I have a silmilar problem. Our main timelines are for broadcast TV and so have captions. Then we generate alternate edits for smaller cable outlets by nesting the main and cutting it up. PROBLEM - the nested sequence will burn in the CC. I can't imagine a single situation where this is a feature

 

In 2023 there were 135 timelines nested in over 300 sequences.

 

The only way I have found to stop it is to turn off the CC track in the source sequences before exporting the other versions. This is dangerous since accidentally exporting the main timeline for braodcast without CC will get us in trouble with the FCC.

Inspiring
January 18, 2024
You'll love this solution... I bought some software and I OCR-ed my
burned-in captions.

I'm still hoping Adobe can make captions as versatile as transcriptions, as
far as how they can (not) percolate up thru nested sequences.
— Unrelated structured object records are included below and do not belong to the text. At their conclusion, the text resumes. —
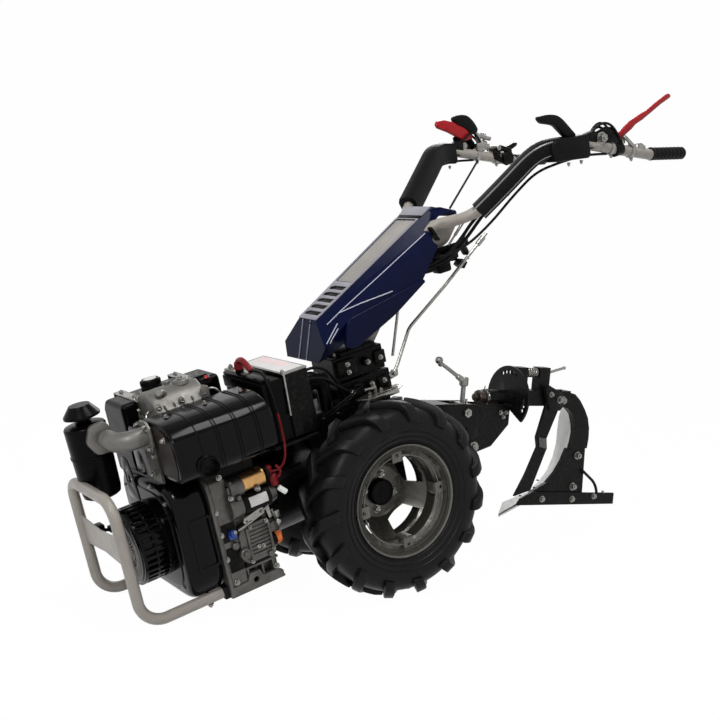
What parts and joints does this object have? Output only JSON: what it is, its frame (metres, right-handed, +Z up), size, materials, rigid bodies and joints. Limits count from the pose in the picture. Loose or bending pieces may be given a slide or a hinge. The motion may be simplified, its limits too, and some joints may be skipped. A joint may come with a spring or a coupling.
{
  "type": "two-wheel walking tractor with a plough",
  "caption": "Walk-behind diesel tractor on lugged tyres, with swinging handlebars and a turning mounted plough, parked nose-down on its bumper.",
  "frame": {"origin": "on the ground, at the centre of the overall box", "axes": "+X forward to the engine, +Y to the machine's left, +Z up; the machine stands nose-down on both wheels and its front bumper"},
  "size_m": [1.978, 0.7176, 1.5169],
  "materials": {
    "tyre": "matt rubber",
    "wheel_silver": "silver-grey wheel paint",
    "hub_black": "satin black paint",
    "casting_black": "black painted casting",
    "engine_iron": "raw die casting",
    "cast_aluminium": "raw sand casting",
    "shroud_black": "gloss black pressed sheet",
    "tank_black": "gloss black moulding",
    "zinc_plate": "zinc plated",
    "starter_gold": "yellow passivated steel",
    "orange_plastic": "moulded",
    "grey_tube": "warm grey paint",
    "hood_navy": "gloss navy moulding",
    "cover_plastic": "matt black moulding",
    "grip_rubber": "soft black rubber",
    "lever_red": "red moulding",
    "plough_black": "satin black paint",
    "mould_white": "white-grey paint"
  },
  "bodies": {
    "chassis": {"air_cleaner": "tank_black", "air_cleaner_cap": "tank_black", "battery": "tank_black", "battery_clamp": "zinc_plate", "battery_lead": "lever_red", "battery_tray": "casting_black", "breather_hose": "grip_rubber", "clutch_cables": "zinc_plate", "coupling": "casting_black", "cylinder_head": "cast_aluminium", "depth_crank": "zinc_plate", "engine_block": "engine_iron", "fan_shroud": "shroud_black", "front_bumper": "grey_tube", "fuel_cap": "tank_black", "fuel_tank": "tank_black", "hitch_bracket": "casting_black", "injection_pump": "cast_aluminium", "intake_elbow": "cast_aluminium", "muffler": "shroud_black", "oil_filler_cap": "orange_plastic", "port_plate": "cast_aluminium", "recoil_starter": "casting_black", "shift_plate": "zinc_plate", "starter_motor": "casting_black", "starter_solenoid": "starter_gold", "tank_straps": "zinc_plate", "transmission_case": "casting_black", "turret_base": "casting_black", "turret_cables": "grip_rubber"},
    "wheel_left": {"tyre_left": "tyre", "rim_left": "wheel_silver", "hub_left": "hub_black"},
    "wheel_right": {"tyre_right": "tyre", "rim_right": "wheel_silver", "hub_right": "hub_black"},
    "handlebars": {"turret_head": "casting_black", "steering_column": "grey_tube", "hood": "hood_navy", "handlebar_left": "grey_tube", "handlebar_right": "grey_tube", "cover_left": "cover_plastic", "cover_right": "cover_plastic", "grip_left": "grip_rubber", "grip_right": "grip_rubber", "hand_lever_left": "lever_red", "hand_lever_right": "lever_red", "shift_rods": "zinc_plate", "handle_cables": "grip_rubber", "thumb_levers": "grip_rubber", "key_switch": "casting_black"},
    "plough": {"plough_shaft": "zinc_plate", "plough_beam": "plough_black", "lock_pin": "zinc_plate", "coulter": "plough_black", "frog": "plough_black", "landside": "plough_black", "share": "plough_black", "mouldboard": "mould_white", "brace_rod": "plough_black"}
  },
  "joints": [
    {"name": "wheel_left_spin", "type": "hinge", "parent": "chassis", "child": "wheel_left", "pos_m": [0.12142, 0.233, 0.295], "axis": [0, 1, 0], "continuous": true},
    {"name": "wheel_right_spin", "type": "hinge", "parent": "chassis", "child": "wheel_right", "pos_m": [0.12142, -0.233, 0.295], "axis": [0, 1, 0], "continuous": true},
    {"name": "handlebar_swing", "type": "hinge", "parent": "chassis", "child": "handlebars", "pos_m": [0.13388, 0, 0.63026], "axis": [0.2596, 0, 0.9657], "range_deg": [-30, 30]},
    {"name": "plough_turn", "type": "hinge", "parent": "chassis", "child": "plough", "pos_m": [-0.49195, 0, 0.52097], "axis": [0.998, 0, 0.0637], "range_deg": [-90, 90]}
  ]
}
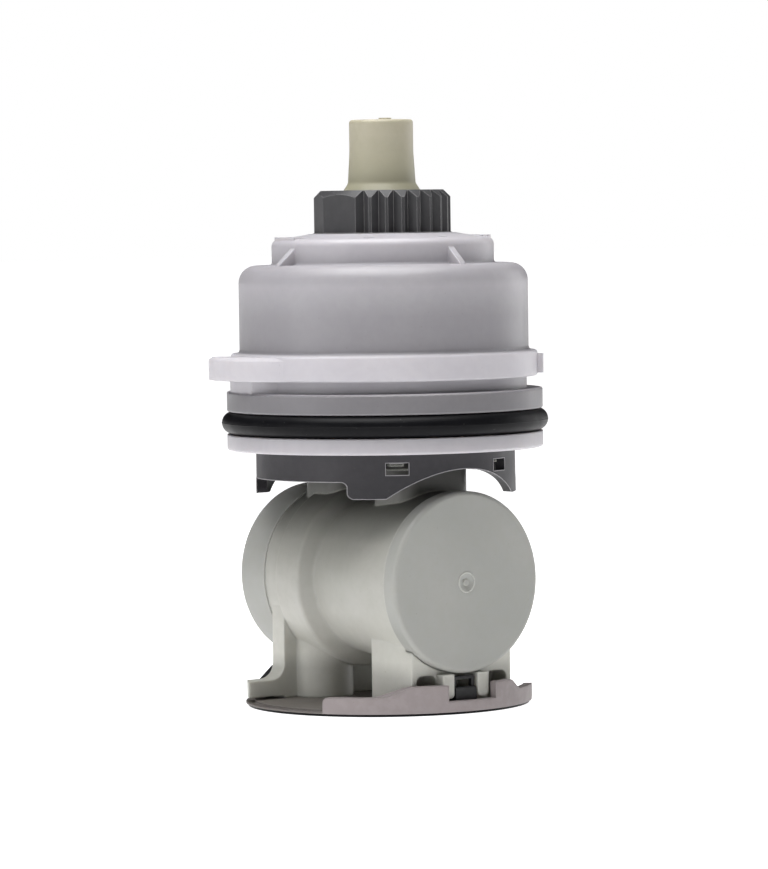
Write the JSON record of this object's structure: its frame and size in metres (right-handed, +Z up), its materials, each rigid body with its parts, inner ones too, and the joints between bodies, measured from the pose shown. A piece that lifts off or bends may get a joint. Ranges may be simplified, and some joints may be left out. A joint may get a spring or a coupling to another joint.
{
  "type": "shower valve cartridge",
  "caption": "Two-handle pressure-balancing shower valve cartridge: round stem and toothed sleeve over a white bonnet, with a cross barrel and a round base below.",
  "frame": {"origin": "centre of the base's underside, on the stem axis", "axes": "+Z up along the stem axis; the balance barrel lies along Y with its near cap at -Y"},
  "size_m": [0.0518, 0.0512, 0.0917],
  "materials": {
    "ivory_stem": "satin",
    "dark_gear": "matte",
    "bonnet_white": "satin, slightly translucent",
    "barrel_ivory": "satin",
    "collar_dark": "matte",
    "base_grey": "matte",
    "latch_black": "matte",
    "rubber_black": "satin",
    "ceramic_white": "lapped",
    "ceramic_grey": "lapped",
    "liner_steel": "fine turned",
    "washer_white": "smooth"
  },
  "bodies": {
    "cartridge_body": {"thrust_washer": "washer_white", "bonnet": "bonnet_white", "body_o_ring": "rubber_black", "fixed_disc": "ceramic_grey", "port_gasket": "rubber_black", "plug_o_ring": "rubber_black", "lower_collar": "collar_dark", "neck_gasket": "rubber_black", "balance_housing": "barrel_ivory", "near_end_cap": "barrel_ivory", "far_end_cap": "barrel_ivory", "cap_o_rings": "rubber_black", "balance_liner": "liner_steel", "liner_o_rings": "rubber_black", "inlet_seals": "rubber_black", "base_plate": "base_grey", "base_seal": "rubber_black", "front_latch": "latch_black", "rear_latch": "latch_black"},
    "stem_body": {"flow_stem": "ivory_stem", "stem_o_rings": "rubber_black", "flow_disc": "ceramic_white"},
    "sleeve_body": {"temperature_sleeve": "dark_gear", "sleeve_o_ring": "rubber_black", "temperature_disc": "ceramic_white"},
    "spool_body": {"balance_spool": "liner_steel"}
  },
  "joints": [
    {"name": "flow_turn", "type": "hinge", "parent": "cartridge_body", "child": "stem_body", "pos_m": [0, 0, 0.0804], "axis": [0, 0, 1], "range_deg": [0, 90]},
    {"name": "temperature_turn", "type": "hinge", "parent": "cartridge_body", "child": "sleeve_body", "pos_m": [0, 0, 0.0804], "axis": [0, 0, 1], "range_deg": [-55, 55]},
    {"name": "spool_slide", "type": "slide", "parent": "cartridge_body", "child": "spool_body", "axis": [0, 1, 0], "range_m": [-0.002, 0.002]}
  ]
}
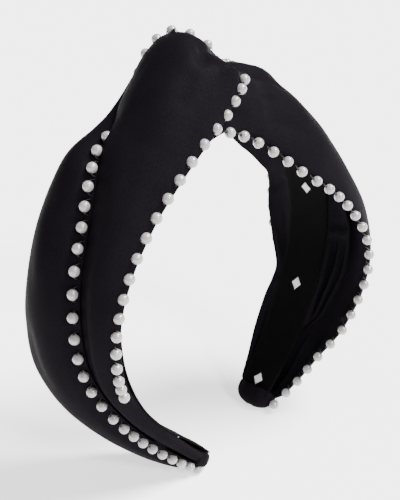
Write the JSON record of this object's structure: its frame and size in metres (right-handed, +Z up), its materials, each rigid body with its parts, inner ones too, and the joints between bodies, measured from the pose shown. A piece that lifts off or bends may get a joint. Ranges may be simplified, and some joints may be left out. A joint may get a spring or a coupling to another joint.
{
  "type": "knotted headband",
  "caption": "Padded black satin headband with a raised loop knot at the crown, edges trimmed with white pearls and a ribbon lining.",
  "frame": {"origin": "middle of the bounding box at the table the two tips stand on", "axes": "+X from the left leg to the right leg, +Y from the front to the back, +Z up to the knot"},
  "size_m": [0.1486, 0.066, 0.165],
  "materials": {
    "black_satin": "satin, soft sheen",
    "black_velvet": "matte ribbon",
    "black_plastic": "moulded",
    "grey_foam": "open foam, hidden",
    "pearl": "pearl lustre"
  },
  "bodies": {
    "crown": {"crown_back_pearls": "pearl", "crown_band": "black_plastic", "crown_foam_pad": "grey_foam", "crown_front_pearls": "pearl", "crown_lining": "black_velvet", "knot_back_pearls": "pearl", "knot_foam_pad": "grey_foam", "knot_front_pearls": "pearl", "knot_over_loop": "black_satin", "knot_under_loop": "black_satin"},
    "left_arm": {"left_back_strip": "black_satin", "left_band": "black_plastic", "left_foam_pad": "grey_foam", "left_front_pearls": "pearl", "left_front_strip": "black_satin", "left_inner_layer": "black_satin", "left_lining": "black_velvet", "left_middle_pearls": "pearl", "left_tip_fold": "black_satin"},
    "right_arm": {"right_back_pearls": "pearl", "right_band": "black_plastic", "right_foam_pad": "grey_foam", "right_front_pearls": "pearl", "right_inner_layer": "black_satin", "right_lining": "black_velvet", "right_outer_strip": "black_satin", "right_tip_fold": "black_satin"}
  },
  "joints": [
    {"name": "left_arm_flex", "type": "hinge", "parent": "crown", "child": "left_arm", "pos_m": [-0.03376, 0.0019, 0.12648], "axis": [0, 1, 0], "range_deg": [0, 14], "stiffness_Nm_per_rad": 1},
    {"name": "right_arm_flex", "type": "hinge", "parent": "crown", "child": "right_arm", "pos_m": [0.03327, 0.00231, 0.12616], "axis": [0, -1, 0], "range_deg": [0, 14], "stiffness_Nm_per_rad": 1}
  ]
}
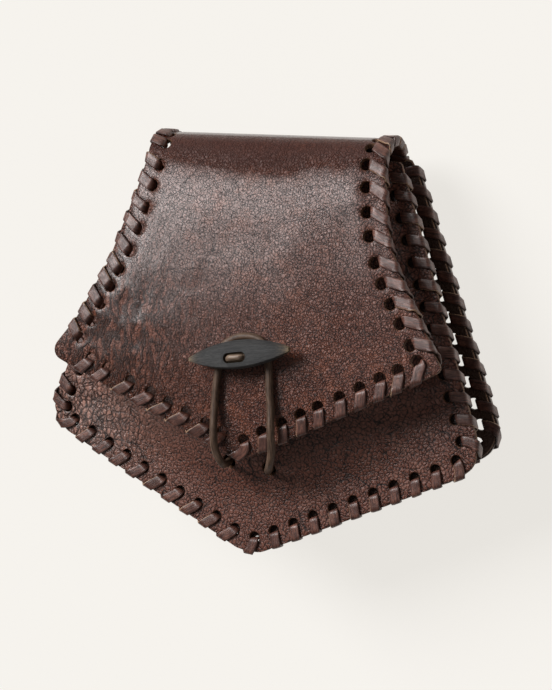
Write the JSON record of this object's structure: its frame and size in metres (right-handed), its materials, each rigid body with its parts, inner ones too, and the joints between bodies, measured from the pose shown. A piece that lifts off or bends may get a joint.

OCR-ing
burned in captions in my own video was not a great experience.
nashton
Participating Frequently
October 30, 2024

That isn't a solution I would have come up with on my own.

 

Did you get any further with this? The text I'm working with is the big white-on-black stuff designed to be easy to read, but nothing else. There is never any reason why I ever want that burned in!

 

For the last 6 months I've been taking the source timeline and nesting it into the broadcast timeline (with captions) and another "editable" timeline (without captions). It made one extra timeline per episode, but eliminated the danger of missing captions. The downside is if we edit the source, then I have to track those edits forward. But this only happens a couple of times a year.

Stan Jones
Community Expert
Community Expert
March 22, 2023

Gordon,

 

The simple option is just to transcribe and create captions for the editing sequence. And you can check the result by comparing the visible captions from the nest sequences with the new captions in the editing sequence.

 

With multiple audio tracks, this would work best if the dialogue audio is always in the same audio track. There may be a way around that by using in/out transcription and merging the results to build the full transcription.

 

In the public Beta, they are working on a way to transcribe clips, and the transcription follows the clips as they are edited in multiple sequences. But in the end, you transcribe the final edit to get a transcription to use for captions.

 

Stan

 

Inspiring
March 22, 2023

In the public Beta, they are working on a way to transcribe clips, and the transcription follows the clips as they are edited in multiple sequences.

 

It sounds like that is exactly what I'm looking for? Sorry could you elaborate on that a bit more or direct me to a summary of the beta feature? I'll probably install it to check it out myself, but if you know it will NOT do what I want I won't bother.

Stan Jones
Community Expert
Community Expert
March 24, 2023

Tried the Beta, it doesn't have any mechanism to precolate the captions up from a nested sequence. Guess I'll feature-request it.


Right. What "percolates" is the transcript for the included clips.